The Agents located in the nodes processing the transaction pass along the transaction ID as the call metadata, so all the nodes servicing the transaction could be assembled together in the Plumbr Server into a single distributed transaction.

Transactions

What are Transactions?

A transaction is a single end user interaction performed in an application monitored by Plumbr. Transaction tracking behaves differently depending on the deployment model of the Plumbr Agents in your application. See the following two chapters to understand how transaction detection works for your deployment.

Transactions in Browser

In cases where the Plumbr Browser Agent is present in the end user’s browser, transaction monitoring starts in the browser. The Plumbr Browser Agent keeps track of the interactions performed by the end user. The tracked interactions include mouse and keyboard events, scrolling, tapping on touch screens and many other events through which modern web applications expose their functionality.

Only some of the user interactions start a transaction. A transaction is started whenever the user interaction results in at least one HTTP request being sent to the backend. So for example, a click on an HTML anchor scrolling the page to the location of the anchor will not start a transaction, as no server-side requests are made.

All HTTP requests (called spans in Plumbr lingo) triggered by the interaction are also monitored and linked with the transaction the spans belong to. All spans register the start and end timestamp of the request, the URL to which the request was sent and the HTTP response code of the request.

Browser transaction ends when the last span in the browser is completed. Based on the duration of the transaction and the response codes of the individual spans, the transaction is flagged either as successful, too slow, or having failed to deliver the expected outcome.

User interaction monitored by APM

Transactions also keep track of the user performing the interaction, the application in which the interaction was performed, and the functionality that the interaction consumed. This allows you to keep track of what the particular user was actually doing within the application.
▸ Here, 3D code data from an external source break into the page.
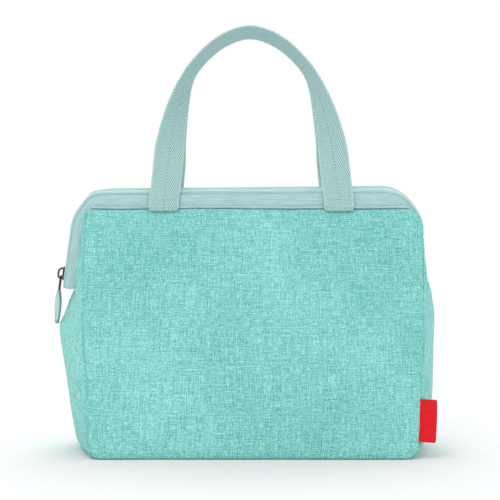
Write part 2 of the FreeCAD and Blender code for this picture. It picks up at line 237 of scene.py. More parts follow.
def herringbone_webbing(name, dark, middle, light, width, pitch=2.7 * MM):
    """Webbing whose ribs meet in a chevron along the middle."""
    g = Graph(name, roughness=0.82, specular=0.22, sheen=0.2)
    uv, u, v = g.coordinates()
    from_middle = g.math("ABSOLUTE", g.math("SUBTRACT", u, width / 2))
    rib = g.wave(g.math("ADD", v, g.math("MULTIPLY", from_middle, 1.5)), pitch)
    warp = g.wave(u, 1.25 * MM)
    speckle = g.noise(uv, (800, 800, 1), 2.0, 0.6)
    middle_line = g.math("LESS_THAN", from_middle, 0.45 * MM)
    selvedge = g.math("GREATER_THAN", from_middle, width / 2 - 1.4 * MM)
    tone = g.math("ADD", g.math("MULTIPLY_ADD", rib, 0.44, 0.02), g.math("MULTIPLY", warp, 0.10))
    tone = g.math("ADD", tone, g.math("MULTIPLY", speckle, 0.36))
    tone = g.math("ADD", tone, g.math("MULTIPLY", selvedge, 0.10))
    tone = g.math("SUBTRACT", tone, g.math("MULTIPLY", middle_line, 0.07))
    g.colour(g.ramp(tone, [(0.22, dark), (0.48, middle), (0.74, light)]))
    g.bump(g.math("ADD", rib, g.math("MULTIPLY", warp, 0.4)), 0.6, 0.45 * MM)
    return g.material


def thread_material(name, colour):
    g = Graph(name, roughness=0.6, specular=0.35, sheen=0.1)
    _, u, v = g.coordinates()
    twist = g.wave(g.math("ADD", u, v), 0.6 * MM)
    g.colour(g.ramp(twist, [(0.0, tuple(c * 0.8 for c in colour)), (1.0, colour)]))
    g.bump(twist, 0.3, 0.1 * MM)
    return g.material


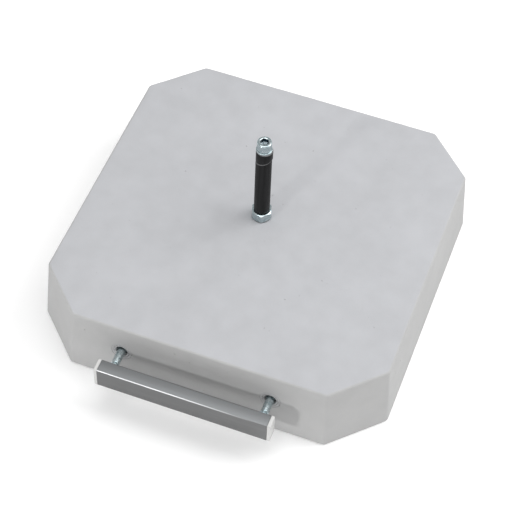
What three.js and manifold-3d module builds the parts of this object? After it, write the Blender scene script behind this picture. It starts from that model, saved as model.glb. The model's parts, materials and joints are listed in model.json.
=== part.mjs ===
// Concrete parasol base: an eight-sided slab with a screwed-in spigot for the pole, a wedge clamp on
// top of the spigot, and a pull-out carrying handle on the front face.
// Millimetres, +Z up. The origin is the spigot's axis on the ground, and the handle is on the -Y side.

import * as THREE from 'three';
import { mergeVertices } from 'three/addons/utils/BufferGeometryUtils.js';
import Module from 'manifold-3d';

const wasm = await Module();
wasm.setup();

// ---------------------------------------------------------------- driving dimensions

const GAP = 0.3; // between neighbouring pieces
const ROUND_STEPS = 48; // facets round a turned part
const EDGE_STEPS = 4; // facets across a rounded edge
const PAST = 5; // how far a cutting shape runs past what it cuts
const CUTTER = 200; // side of a cutting block, larger than what it cuts
const WELD = 1e-4; // corners closer than this are one corner

const slab = {
  side: 450,
  height: 96,
  chamferLeg: 60, // cut off each corner, measured along the side
  draft: 6.8, // each side leans in this far between the bottom and the top
  edgeRadius: 3,
  cornerRadius: 3,
  centreX: 3, // the slab's middle, seen from the spigot
  centreY: -6,
};

const anchor = {
  radius: 12,
  length: 70,
  threadDepth: 48,
  sunk: 0.5, // its mouth sits this far below the slab's top
  barRadius: 5,
  barLength: 120,
  barDepth: 60, // the cross bar's axis below the slab's top
};

// M16; a corner points 18 degrees right of -Y
const lockNut = { acrossFlats: 24, height: 13, cornerTurn: 18 };

const spigot = {
  radius: 10,
  studRadius: 8, // M16 stud below the shoulder
  studDepth: 40, // into the anchor socket
  shoulder: 13.6, // above the slab's top, on the lock nut
  jointHeight: 106, // the slanted top where it crosses the axis, above the slab's top
  holeRadius: 6.3, // M12 thread for the clamp screw
  holeDepth: 56,
  chamfer: 1,
};

const wedge = {
  radius: 10.4,
  slant: 18, // degrees, rising towards +X
  topHeight: 123.6, // above the slab's top
  offsetX: 0.5, // how far up the slant it sits when the clamp is loose
  travel: 2.6, // along the slant, from loose to tight
  chamfer: 0.8,
};

const clampWasher = { radius: 10, holeRadius: 6.5, thickness: 2 };

const clampScrew = {
  shankRadius: 6, // M12
  length: 60,
  headRadius: 9,
  headHeight: 12,
  headRounding: 1.2,
  tipChamfer: 1,
  keyAcrossFlats: 10,
  keyDepth: 6,
};

const handle = {
  centreX: 1, // the bar's middle, seen from the spigot
  height: 54.5, // of the bar's axis above the ground
  spacing: 190, // between the two bolts
  standOff: 28.4, // from the slab's face to the bar, pulled out
  barLength: 214,
  barDepth: 17,
  barHeight: 31,
  wall: 2.2,
  edgeRadius: 1.8,
  boltHole: 5.3,
};

const endCap = { flange: 4, tongueLength: 12, tongueThickness: 4.5, edgeBevel: 0.6 };

const guide = {
  radius: 13,
  bore: 10,
  depth: 43, // inside length, from the slab's face
  floor: 3,
  collarThickness: 5,
  collarBore: 7.7,
};

const stopWasher = { radius: 9, holeRadius: 5.3, thickness: 2 };
// M10
const handleBolt = { radius: 5, length: 50, headAcrossFlats: 16, headHeight: 6.4, chamfer: 1 };
const innerNut = { acrossFlats: 16, height: 8.4 };
const jamNut = { acrossFlats: 16, height: 5 };
const flatUp = Math.PI / 6; // turns a hexagon so that a flat is on top
const m10NutBore = 5.3;
const m16NutBore = 8.3;

// ---------------------------------------------------------------- places worked out from them

const slabTop = slab.height;
const slantAngle = THREE.MathUtils.degToRad(wedge.slant);
const faceTilt = Math.atan(slab.draft / slab.height);
// the slab's front face at the height of the handle
const handleFaceY = slab.centreY - slab.side / 2 + (slab.draft * handle.height) / slab.height;

// ---------------------------------------------------------------- materials

const paint = (color, roughness, metalness) =>
  new THREE.MeshStandardMaterial({ color, roughness, metalness });

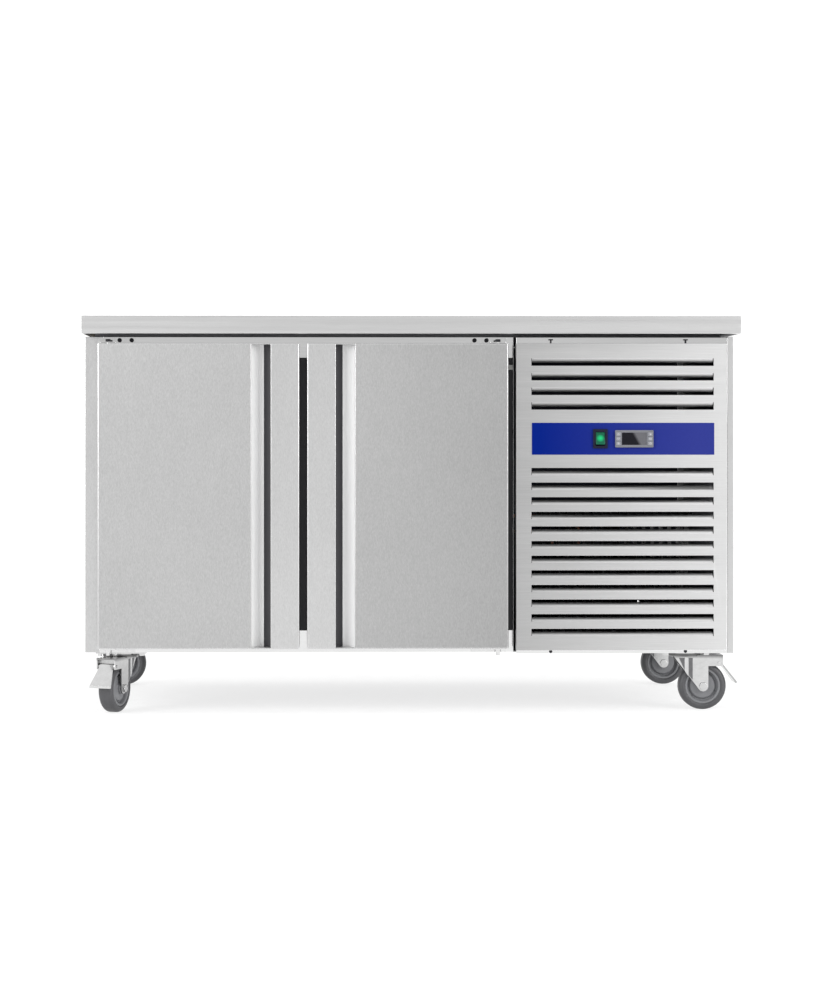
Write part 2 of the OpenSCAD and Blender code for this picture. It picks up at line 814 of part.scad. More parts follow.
// Puts a caster's own frame in place: X along its trail, with the swivel axis at the origin.
module place_caster(i) {
    translate([kingpin_x[i], kingpin_y[i], 0]) rotate([0, 0, caster_turn[i]]) children();
}

// Top plates with the upper ball race and the kingpin.
module caster_plates() {
    color("silver") for (i = [0:3]) translate([kingpin_x[i], kingpin_y[i], 0]) difference() {
        union() {
            translate([-52.5, -42.5, caster_h - plate_t]) cube([105, 85, plate_t - 0.1]);
            translate([0, 0, race_bottom]) cylinder(h = 6.5, r = head_r + 2);
            translate([0, 0, fork_top - fork_plate - 6]) cylinder(h = 16, r = kingpin_r);
            translate([0, 0, fork_top - fork_plate - 6]) cylinder(h = 5.6, r = kingpin_r + 4);
        }
        for (x = [-bolt_x, bolt_x]) for (y = [-bolt_y, bolt_y])
            translate([x, y, caster_h - 5]) cylinder(h = 6, r = bolt_r + 0.3);
    }
}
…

Every transaction starting in a browser thus monitors and exposes the following information:

  • the ID of the transaction
  • the ID of the user performing the interaction
  • the start and end timestamps of the interaction
  • the application to which the interaction belonged
  • the functionality of the application used
  • the outcome of the interaction (successful/slow/failed)

Transactions in JVM

Transactions recorded in JVM can behave in two ways depending on whether or not the transaction originated in a browser with the Plumbr Browser Agent.

If the Browser Agent was present, the JVM processing the request joins the existing transaction. All the processing done by the server-side JVM(s) is then linked to the ongoing transaction as spans. In this case the outcome is the end-to-end transparency of the transaction throughout the infrastructure.

If no transaction is started in the end user’s browser, the transaction is started the moment it arrives to the JVM. This happens when:

  • the browser triggering the request does not have the Plumbr Browser Agent attached
  • the request is not made by a human using a browser, but by another system using the web services published by the JVM
  • the inbound operation arriving to the JVM is not an HTTP request. To give you an idea –  such transactions can be initiated by remote calls to EJB modules or Swing event listeners in Swing-based desktop applications.

The main benefit in adding the Java Agent to the monitoring stack is in more detailed root causes being exposed.  Every user interaction being slow due to server-side issues would now be linked to the exact root cause in the JVM.

Transaction Status

Each transaction gets assigned a status based on the duration and outcome of the transaction. The duration of the transaction is calculated at the time when the last span in the transaction is closed.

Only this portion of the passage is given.